Como o Brasil de Bolsonaro quer “colar” no governo de Trump, passo agora a fazer algumas considerações sobre a experiência desses quase dois anos de sua política externa, avaliando se realmente esse abandono do internacionalismo está se realizando. Importante notar que mesmo críticos de Trump ecoam seus feitos no sentido da dar validade aos seus discursos e bravatas como se fossem fatos.
É preciso reconhecer que Trump, realmente representa milhões de pessoas que desejavam mudanças, mas será que o presidente e sua equipe poderão provocar mudanças estruturais na política externa? A política externa, mais do que quaisquer outros setores, tem seus pesos e contrapesos, é complexa e de difícil implementação, já que se pauta por orientações políticas profundamente arraigadas.
Ou seja, apesar de os políticos que exercem influência sobre a política externa terem uma ampla gama de preferências políticas heterogêneas, estão presos a redes institucionais que, de certo modo, são poderosas ferramentas para resistir a mudanças abruptas e profundas.
O congresso, agora controlado pelos democratas, acha que é de seu próprio interesse manter muitos elementos existentes da política externa dos EUA – que continuarão a ter componentes internacionalistas liberais substanciais.
Além disso, boa parte dos policymakers, incluindo setores dos republicanos, apesar de certas restrições aos governos democratas, avaliam que o internacionalismo liberal ainda é o melhor guia para promover os interesses nacionais dos EUA.
Os acordos de comércio e investimento que os EUA negociaram, ao longo de décadas, os compromissos assumidos com a OMC ajudaram a economia americana possa prosperar; as instituições internacionais que os EUA criaram após a Segunda Guerra Mundial, como a ONU, FMI e o Banco Mundial, ainda permitem influenciar – embora não mais determinar – a estrutura de todas as relações econômicas e políticas no mundo de hoje.
É possível renegociá-los e até mesmo restringir o alcance dessas instituições, mas o abandono dessas instituições resultará, inevitavelmente, em diminuição de liderança nos assuntos mundiais com consequências extremamente onerosas para boa parte de sua elite (econômica, militar e política).

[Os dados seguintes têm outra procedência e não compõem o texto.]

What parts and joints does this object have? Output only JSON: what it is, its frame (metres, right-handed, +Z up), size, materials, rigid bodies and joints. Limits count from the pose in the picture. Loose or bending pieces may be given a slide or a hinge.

É possível que o papel dos EUA no mundo passe por mudanças e flutuações em várias frentes nas direções prometidas, mas não é possível negligenciar as estruturas globais e domésticas que foram construídas ao longo de um século e que ligam os EUA ao resto do mundo. A política norte-americana pode oscilar, mas parece improvável que o governo americano vá abandonar o internacionalismo liberal em larga escala.
Talvez o acordo de Donald Trump com a Carrier seja um modelo das ações e estilo desse governo. Trump acusou a empresa, que faz parte dos subsetores industriais mais vulneráveis à concorrência de países com mão de obra barata e tinha planejado transferir sua produção para o México para economizar custos de mão de obra, de traição e a “convenceu” a permanecer nos EUA.
Foram cerca de 800 empregos em um país de 145 milhões de trabalhadores, mas conseguiu uma cobertura positiva na TV e serviu para reforçar a ideologia do globalismo, mas isso está longe de ser uma negação da globalização.
Se uma grande potencia como os EUA apresenta limitações estruturais consideráveis que podem frear arroubos em política externa, o que poderíamos dizer do Brasil, mesmo que, eventualmente, o futuro ministro das relações exteriores tenha razão quando diz que se trata do “anseio de Deus”. Infelizmente, nesse caso Deus, com o perdão da palavra, será contrariado.